Repeat exactly, and only, the lines from the one that contains "obj.data.transform(obj.matrix_world)" through the one that contains "bpy.data.objects.remove(obj)", both ends included.
* * * * *
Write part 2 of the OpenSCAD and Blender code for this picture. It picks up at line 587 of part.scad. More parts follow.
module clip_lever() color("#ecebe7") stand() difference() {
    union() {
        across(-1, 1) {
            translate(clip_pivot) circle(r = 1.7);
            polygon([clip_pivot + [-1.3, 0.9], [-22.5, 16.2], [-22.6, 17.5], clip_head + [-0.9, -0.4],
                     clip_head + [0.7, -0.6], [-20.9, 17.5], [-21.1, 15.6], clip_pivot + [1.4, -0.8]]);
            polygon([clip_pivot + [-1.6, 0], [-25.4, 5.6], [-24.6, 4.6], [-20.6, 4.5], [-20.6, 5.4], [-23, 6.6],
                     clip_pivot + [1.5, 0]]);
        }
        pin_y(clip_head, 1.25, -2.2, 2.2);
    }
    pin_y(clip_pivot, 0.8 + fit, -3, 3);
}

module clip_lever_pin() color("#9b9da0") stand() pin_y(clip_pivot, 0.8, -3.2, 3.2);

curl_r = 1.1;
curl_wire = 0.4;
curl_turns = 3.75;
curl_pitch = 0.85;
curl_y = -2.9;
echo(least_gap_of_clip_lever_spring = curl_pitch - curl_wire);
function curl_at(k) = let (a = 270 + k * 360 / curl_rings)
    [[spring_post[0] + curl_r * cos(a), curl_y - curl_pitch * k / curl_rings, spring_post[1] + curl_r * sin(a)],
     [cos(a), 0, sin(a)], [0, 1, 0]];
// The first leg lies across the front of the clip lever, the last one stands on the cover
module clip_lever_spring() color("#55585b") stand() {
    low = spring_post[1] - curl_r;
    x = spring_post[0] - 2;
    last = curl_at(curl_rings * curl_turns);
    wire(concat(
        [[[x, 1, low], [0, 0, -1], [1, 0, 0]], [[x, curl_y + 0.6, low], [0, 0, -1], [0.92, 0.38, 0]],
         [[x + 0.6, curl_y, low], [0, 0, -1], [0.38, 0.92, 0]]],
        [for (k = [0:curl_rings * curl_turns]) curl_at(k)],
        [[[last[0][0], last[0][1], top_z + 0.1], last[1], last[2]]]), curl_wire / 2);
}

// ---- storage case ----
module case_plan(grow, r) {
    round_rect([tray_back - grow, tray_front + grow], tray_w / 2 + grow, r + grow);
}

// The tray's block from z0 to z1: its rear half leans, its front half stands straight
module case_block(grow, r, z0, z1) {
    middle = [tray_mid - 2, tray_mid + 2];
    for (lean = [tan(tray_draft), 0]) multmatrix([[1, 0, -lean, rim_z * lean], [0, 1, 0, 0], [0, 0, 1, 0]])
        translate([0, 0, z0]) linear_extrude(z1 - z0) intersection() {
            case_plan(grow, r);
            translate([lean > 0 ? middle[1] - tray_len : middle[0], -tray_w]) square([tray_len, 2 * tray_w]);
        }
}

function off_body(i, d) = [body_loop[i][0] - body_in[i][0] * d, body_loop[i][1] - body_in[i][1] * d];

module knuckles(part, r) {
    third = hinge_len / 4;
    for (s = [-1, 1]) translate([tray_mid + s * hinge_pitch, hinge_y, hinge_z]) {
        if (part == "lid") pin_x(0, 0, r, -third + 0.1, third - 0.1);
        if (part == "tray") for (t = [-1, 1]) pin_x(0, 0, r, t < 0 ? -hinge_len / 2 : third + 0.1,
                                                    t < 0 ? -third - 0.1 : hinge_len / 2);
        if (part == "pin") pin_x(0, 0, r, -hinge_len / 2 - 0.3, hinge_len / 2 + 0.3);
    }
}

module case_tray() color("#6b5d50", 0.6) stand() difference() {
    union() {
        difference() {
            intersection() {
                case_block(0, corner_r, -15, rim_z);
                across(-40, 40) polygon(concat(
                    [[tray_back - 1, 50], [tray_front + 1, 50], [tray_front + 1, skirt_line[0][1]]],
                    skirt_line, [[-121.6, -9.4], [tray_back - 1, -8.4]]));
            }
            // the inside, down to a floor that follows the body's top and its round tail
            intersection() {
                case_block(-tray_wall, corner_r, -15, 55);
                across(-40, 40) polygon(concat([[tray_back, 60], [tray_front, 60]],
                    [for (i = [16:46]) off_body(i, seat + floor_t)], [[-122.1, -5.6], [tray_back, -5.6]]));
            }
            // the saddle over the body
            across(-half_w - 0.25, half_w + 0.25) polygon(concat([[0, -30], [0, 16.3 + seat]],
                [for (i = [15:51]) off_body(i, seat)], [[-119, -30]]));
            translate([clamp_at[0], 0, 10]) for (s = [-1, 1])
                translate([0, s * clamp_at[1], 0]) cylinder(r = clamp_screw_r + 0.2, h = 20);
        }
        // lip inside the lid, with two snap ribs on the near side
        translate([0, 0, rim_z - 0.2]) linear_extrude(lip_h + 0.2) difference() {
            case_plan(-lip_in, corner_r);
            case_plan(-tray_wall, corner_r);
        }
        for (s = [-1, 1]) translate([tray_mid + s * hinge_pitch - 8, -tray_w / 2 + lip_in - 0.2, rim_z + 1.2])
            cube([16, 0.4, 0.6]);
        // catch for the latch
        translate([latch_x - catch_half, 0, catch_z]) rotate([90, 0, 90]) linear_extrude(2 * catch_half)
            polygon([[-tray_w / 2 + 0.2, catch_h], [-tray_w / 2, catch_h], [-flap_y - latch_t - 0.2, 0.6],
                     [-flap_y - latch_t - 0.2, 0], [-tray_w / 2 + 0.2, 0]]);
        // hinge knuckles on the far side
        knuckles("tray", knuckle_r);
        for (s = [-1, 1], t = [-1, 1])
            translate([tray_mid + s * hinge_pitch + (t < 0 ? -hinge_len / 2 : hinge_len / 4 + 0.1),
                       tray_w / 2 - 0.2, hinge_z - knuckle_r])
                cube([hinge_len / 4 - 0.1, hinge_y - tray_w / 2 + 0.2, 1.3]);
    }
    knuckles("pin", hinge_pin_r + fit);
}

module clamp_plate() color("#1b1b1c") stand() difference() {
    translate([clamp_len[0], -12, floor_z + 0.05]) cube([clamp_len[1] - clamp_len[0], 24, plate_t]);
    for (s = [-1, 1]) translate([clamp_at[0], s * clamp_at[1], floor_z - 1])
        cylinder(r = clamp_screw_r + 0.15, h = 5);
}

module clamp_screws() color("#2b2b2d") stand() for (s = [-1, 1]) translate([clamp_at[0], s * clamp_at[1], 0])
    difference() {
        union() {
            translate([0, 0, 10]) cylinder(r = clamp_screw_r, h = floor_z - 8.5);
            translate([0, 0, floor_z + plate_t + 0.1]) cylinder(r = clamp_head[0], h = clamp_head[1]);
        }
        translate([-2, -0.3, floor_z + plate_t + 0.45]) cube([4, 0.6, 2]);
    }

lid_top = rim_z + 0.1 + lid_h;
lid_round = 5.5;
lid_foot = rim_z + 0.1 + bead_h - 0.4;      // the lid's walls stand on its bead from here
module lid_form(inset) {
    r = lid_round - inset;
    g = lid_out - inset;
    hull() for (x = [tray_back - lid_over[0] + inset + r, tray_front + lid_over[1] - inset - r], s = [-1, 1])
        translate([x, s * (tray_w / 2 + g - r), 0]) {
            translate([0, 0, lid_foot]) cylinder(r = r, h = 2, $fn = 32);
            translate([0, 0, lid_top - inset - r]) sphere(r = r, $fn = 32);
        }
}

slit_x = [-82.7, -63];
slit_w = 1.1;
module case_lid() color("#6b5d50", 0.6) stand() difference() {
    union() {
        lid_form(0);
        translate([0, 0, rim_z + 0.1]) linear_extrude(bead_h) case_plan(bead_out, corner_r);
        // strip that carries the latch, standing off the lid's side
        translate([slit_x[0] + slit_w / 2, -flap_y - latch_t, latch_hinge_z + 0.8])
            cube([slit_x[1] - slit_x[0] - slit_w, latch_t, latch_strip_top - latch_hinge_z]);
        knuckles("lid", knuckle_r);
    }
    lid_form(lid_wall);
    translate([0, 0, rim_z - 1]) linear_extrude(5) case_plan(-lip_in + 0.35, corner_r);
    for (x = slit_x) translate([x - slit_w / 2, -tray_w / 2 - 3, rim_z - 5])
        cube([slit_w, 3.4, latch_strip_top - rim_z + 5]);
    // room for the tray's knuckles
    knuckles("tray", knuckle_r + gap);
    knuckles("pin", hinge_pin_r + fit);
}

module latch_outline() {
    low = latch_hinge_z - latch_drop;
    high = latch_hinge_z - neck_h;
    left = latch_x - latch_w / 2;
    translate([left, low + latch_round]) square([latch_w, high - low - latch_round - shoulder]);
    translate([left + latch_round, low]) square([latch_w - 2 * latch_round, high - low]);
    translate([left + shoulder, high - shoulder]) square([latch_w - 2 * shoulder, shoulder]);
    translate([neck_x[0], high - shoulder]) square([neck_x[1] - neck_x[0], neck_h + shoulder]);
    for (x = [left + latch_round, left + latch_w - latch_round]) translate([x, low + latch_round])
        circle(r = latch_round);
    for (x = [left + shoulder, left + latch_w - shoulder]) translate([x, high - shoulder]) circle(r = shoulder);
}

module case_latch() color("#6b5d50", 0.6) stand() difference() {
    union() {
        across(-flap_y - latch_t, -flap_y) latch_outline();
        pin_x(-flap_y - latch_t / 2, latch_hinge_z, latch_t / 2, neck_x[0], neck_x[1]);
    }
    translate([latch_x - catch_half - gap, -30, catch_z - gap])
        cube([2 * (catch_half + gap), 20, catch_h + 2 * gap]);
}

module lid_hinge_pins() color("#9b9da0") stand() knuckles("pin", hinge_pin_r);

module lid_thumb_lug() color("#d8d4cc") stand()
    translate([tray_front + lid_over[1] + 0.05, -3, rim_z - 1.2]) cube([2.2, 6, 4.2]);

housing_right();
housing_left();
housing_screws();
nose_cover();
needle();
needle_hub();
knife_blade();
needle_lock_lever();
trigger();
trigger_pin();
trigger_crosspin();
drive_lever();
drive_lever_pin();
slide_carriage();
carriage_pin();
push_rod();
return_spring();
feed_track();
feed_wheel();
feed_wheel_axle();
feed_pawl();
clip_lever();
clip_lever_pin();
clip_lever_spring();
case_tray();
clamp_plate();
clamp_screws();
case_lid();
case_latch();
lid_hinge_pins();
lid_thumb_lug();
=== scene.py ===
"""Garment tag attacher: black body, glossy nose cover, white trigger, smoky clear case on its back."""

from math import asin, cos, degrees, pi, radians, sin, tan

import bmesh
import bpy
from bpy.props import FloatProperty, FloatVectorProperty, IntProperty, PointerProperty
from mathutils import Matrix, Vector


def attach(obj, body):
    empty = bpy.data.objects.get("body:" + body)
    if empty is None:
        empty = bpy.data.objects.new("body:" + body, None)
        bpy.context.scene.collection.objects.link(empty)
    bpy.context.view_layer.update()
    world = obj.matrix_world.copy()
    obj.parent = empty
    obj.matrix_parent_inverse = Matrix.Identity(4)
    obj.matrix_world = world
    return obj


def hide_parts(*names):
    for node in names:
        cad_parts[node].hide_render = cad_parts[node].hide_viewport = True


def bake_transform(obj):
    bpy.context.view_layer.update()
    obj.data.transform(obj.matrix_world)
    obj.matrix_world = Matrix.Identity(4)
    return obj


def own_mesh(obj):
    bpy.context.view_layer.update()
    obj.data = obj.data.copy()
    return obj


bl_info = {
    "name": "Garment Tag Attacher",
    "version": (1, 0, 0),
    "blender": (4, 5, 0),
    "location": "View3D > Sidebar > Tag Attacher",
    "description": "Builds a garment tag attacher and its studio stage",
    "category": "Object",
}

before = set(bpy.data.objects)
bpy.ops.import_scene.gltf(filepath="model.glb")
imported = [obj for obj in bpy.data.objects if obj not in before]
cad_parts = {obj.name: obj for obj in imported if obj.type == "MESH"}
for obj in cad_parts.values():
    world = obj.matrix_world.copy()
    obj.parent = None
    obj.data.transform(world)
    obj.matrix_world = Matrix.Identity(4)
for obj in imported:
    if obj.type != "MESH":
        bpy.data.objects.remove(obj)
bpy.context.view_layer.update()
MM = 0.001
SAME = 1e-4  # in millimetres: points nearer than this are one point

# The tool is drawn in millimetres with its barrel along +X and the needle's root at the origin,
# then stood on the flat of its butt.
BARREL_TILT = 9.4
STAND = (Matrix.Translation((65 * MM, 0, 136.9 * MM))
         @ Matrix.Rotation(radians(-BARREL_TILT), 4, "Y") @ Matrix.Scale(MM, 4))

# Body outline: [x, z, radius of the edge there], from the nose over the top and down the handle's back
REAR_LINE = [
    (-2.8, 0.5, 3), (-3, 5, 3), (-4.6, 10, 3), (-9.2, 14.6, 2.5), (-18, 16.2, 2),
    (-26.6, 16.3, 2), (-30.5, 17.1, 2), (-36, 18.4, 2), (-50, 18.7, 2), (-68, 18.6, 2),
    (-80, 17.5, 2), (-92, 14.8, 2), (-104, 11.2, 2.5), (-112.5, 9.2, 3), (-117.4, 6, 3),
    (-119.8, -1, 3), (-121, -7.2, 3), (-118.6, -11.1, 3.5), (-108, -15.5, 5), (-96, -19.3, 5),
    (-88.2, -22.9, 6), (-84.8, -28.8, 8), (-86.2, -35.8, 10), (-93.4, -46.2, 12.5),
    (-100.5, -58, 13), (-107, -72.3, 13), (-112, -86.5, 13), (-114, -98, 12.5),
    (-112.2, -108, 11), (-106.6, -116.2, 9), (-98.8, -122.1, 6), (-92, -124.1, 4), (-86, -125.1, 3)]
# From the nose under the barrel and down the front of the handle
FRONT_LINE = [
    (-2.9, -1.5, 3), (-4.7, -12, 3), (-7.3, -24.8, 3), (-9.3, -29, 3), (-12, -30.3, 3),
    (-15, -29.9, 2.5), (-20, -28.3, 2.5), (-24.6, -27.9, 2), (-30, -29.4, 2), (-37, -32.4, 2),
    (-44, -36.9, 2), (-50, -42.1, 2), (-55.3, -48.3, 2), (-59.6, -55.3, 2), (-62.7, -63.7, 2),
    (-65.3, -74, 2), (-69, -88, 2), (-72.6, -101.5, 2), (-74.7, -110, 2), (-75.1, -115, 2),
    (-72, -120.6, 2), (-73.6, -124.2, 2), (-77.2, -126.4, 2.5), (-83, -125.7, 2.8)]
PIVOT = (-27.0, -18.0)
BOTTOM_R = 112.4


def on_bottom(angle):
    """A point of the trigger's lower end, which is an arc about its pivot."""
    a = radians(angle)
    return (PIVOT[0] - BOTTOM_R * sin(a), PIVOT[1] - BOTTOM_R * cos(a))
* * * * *
▸ **Answer to this problem**
    obj.data.transform(obj.matrix_world)
    obj.matrix_world = Matrix.Identity(4)
    return obj


def own_mesh(obj):
    bpy.context.view_layer.update()
    obj.data = obj.data.copy()
    return obj


bl_info = {
    "name": "Garment Tag Attacher",
    "version": (1, 0, 0),
    "blender": (4, 5, 0),
    "location": "View3D > Sidebar > Tag Attacher",
    "description": "Builds a garment tag attacher and its studio stage",
    "category": "Object",
}

before = set(bpy.data.objects)
bpy.ops.import_scene.gltf(filepath="model.glb")
imported = [obj for obj in bpy.data.objects if obj not in before]
cad_parts = {obj.name: obj for obj in imported if obj.type == "MESH"}
for obj in cad_parts.values():
    world = obj.matrix_world.copy()
    obj.parent = None
    obj.data.transform(world)
    obj.matrix_world = Matrix.Identity(4)
for obj in imported:
    if obj.type != "MESH":
        bpy.data.objects.remove(obj)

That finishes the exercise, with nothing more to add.